Hopefully, that improves compile-time as expected.

I added the EarlyCSE cleanup as part of D75145. And it was noted there as causing perf regressions for ARM code (cc @dmgreen), so it was not ideal from the start.

Yeah, We did see some performance changes from this patch, and will do from 57bb4787d72f again I think. They were much larger for when we were running under lto than without. We are currently in the process of moving those benchmarks over to not run under lto, so I happened to have both. Without LTO the changes were all just +-2%, so not anything to worry about. It suggests something funny might be going on with LTO where we run the entire pass pipeline twice.

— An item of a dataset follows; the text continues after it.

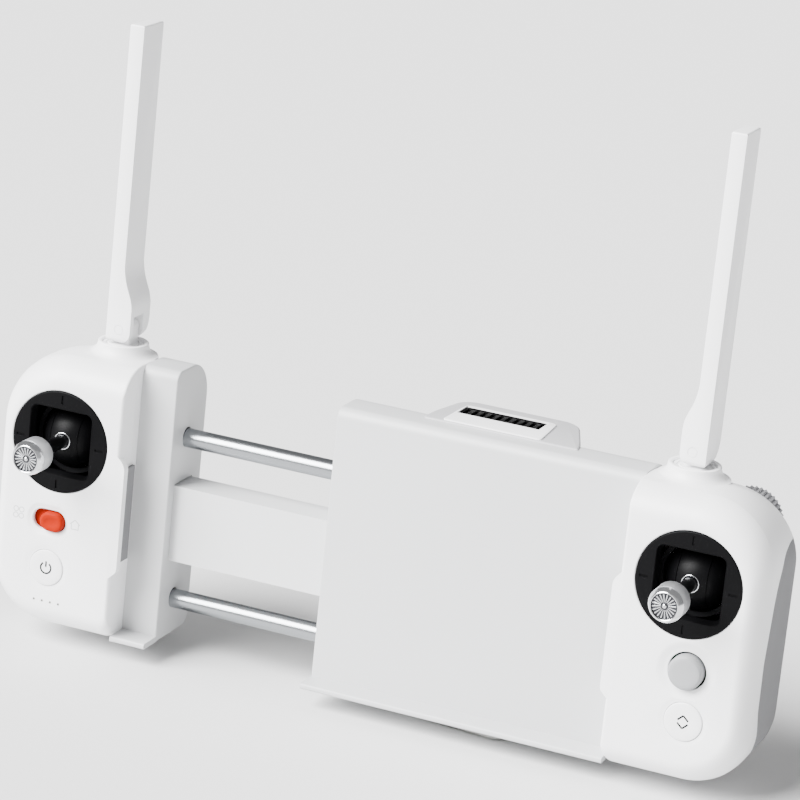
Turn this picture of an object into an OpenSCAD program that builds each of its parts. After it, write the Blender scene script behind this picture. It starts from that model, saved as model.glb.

It feels quite common in the pass pipeline to want to write:

MPM.add(createLowerMatrixIntrinsicsPass());
MPM.add(createEarlyCSEPass(false)); // cleanup

(That's just an example I noticed. I've wanted similar things for loop unrolling in the past.) It's a shame to run the cleanup passes on all the code you compile, just because one fairly rare thing needed it. Perhaps it would make sense to make some of these things utilities as opposed to running them as passes, in order to target them at the code we know has changed and would benefit from it.

Perhaps it would make sense to make some of these things utilities as opposed to running them as passes, in order to target them at the code we know has changed and would benefit from it.

+1

bjope added a subscriber: bjope.May 25 2020, 8:08 AM

Just for info, downstream this caused some benchmark regressions for out OOT target.

Here is my analysis:

  1. We've got some additions in the LoopVectorizer that inserts some more guards for taking the vector/scalar path.
  2. Those branch conditions might be loop invariant, and might look the same for several loops in a nest.
  3. When running EarlyCSE after LoopVectorizer (and before CFGSimplification) those branch conditions are CSE:d, so we use the same condition in branches, not the same subexpressions.
  4. I got big diffs after CFGSimplification depending on if I remove EarlyCSE or not. And I guess the CFG simplification benefits from seeing that branches are using the same condition (it depends on code being CSE:d rather than comparing subexpressions).

I can mention that we use ExtraVectorizerPasses in that test, which runs LICM/CFGSimplification etc an extra time before SLP. And I haven't checked if we got the same problem with the regular CFGSimplification.

I'll probably just add an extra run of EarlyCSE among the ExtraVectorizerPasses to solve this downstream.

Given that our downstream additions in LoopVectorizer seem to be involved somehow, this could be more common scenario for us compared to the upstream code base. We could probably handcraft some lit-test to show this, but I guess that wouldn't justify adding back EarlyCSE in the pipe, if it isn't seen in benchmarks being executed on the upstream code base.

Just wanted to let you know about a potential scenario where EarlyCSE makes a difference here.

Thanks for the feedback. I filed https://bugs.llvm.org/show_bug.cgi?id=46065 for making a CSE utility.

nikic added a comment.Jun 13 2020, 1:29 AM

@bjope Tracing back the changes here, what happened is that originally there was an EarlyCSE run in ExtraVectorizerPasses, then it got moved into the main pipeline as part of the VectorCombine introduction, then it got moved after SLP in this patch and then it got dropped entirely afterwards. So the EarlyCSE run that was present in ExtraVectorizerPasses is now gone as a side-effect of this shuffling around. So I'd say, feel free to just add it back (it was the first pass in the https://github.com/llvm/llvm-project/blob/2dc664d578f0e9c8ea5975eed745e322fa77bffe/llvm/lib/Transforms/IPO/PassManagerBuilder.cpp#L734 block) and restore the status quo of LLVM 10.

@bjope Tracing back the changes here, what happened is that originally there was an EarlyCSE run in ExtraVectorizerPasses, then it got moved into the main pipeline as part of the VectorCombine introduction, then it got moved after SLP in this patch and then it got dropped entirely afterwards. So the EarlyCSE run that was present in ExtraVectorizerPasses is now gone as a side-effect of this shuffling around. So I'd say, feel free to just add it back (it was the first pass in the https://github.com/llvm/llvm-project/blob/2dc664d578f0e9c8ea5975eed745e322fa77bffe/llvm/lib/Transforms/IPO/PassManagerBuilder.cpp#L734 block) and restore the status quo of LLVM 10.

Thanks for tracking that down! Hopefully back to LLVM10 state with:
rG098e48a6a15

bjope added a comment.Jun 14 2020, 1:57 PM

@bjope Tracing back the changes here, what happened is that originally there was an EarlyCSE run in ExtraVectorizerPasses, then it got moved into the main pipeline as part of the VectorCombine introduction, then it got moved after SLP in this patch and then it got dropped entirely afterwards. So the EarlyCSE run that was present in ExtraVectorizerPasses is now gone as a side-effect of this shuffling around. So I'd say, feel free to just add it back (it was the first pass in the https://github.com/llvm/llvm-project/blob/2dc664d578f0e9c8ea5975eed745e322fa77bffe/llvm/lib/Transforms/IPO/PassManagerBuilder.cpp#L734 block) and restore the status quo of LLVM 10.

Thanks for tracking that down! Hopefully back to LLVM10 state with:
rG098e48a6a15

Thanks! Both for the detective work and the patch.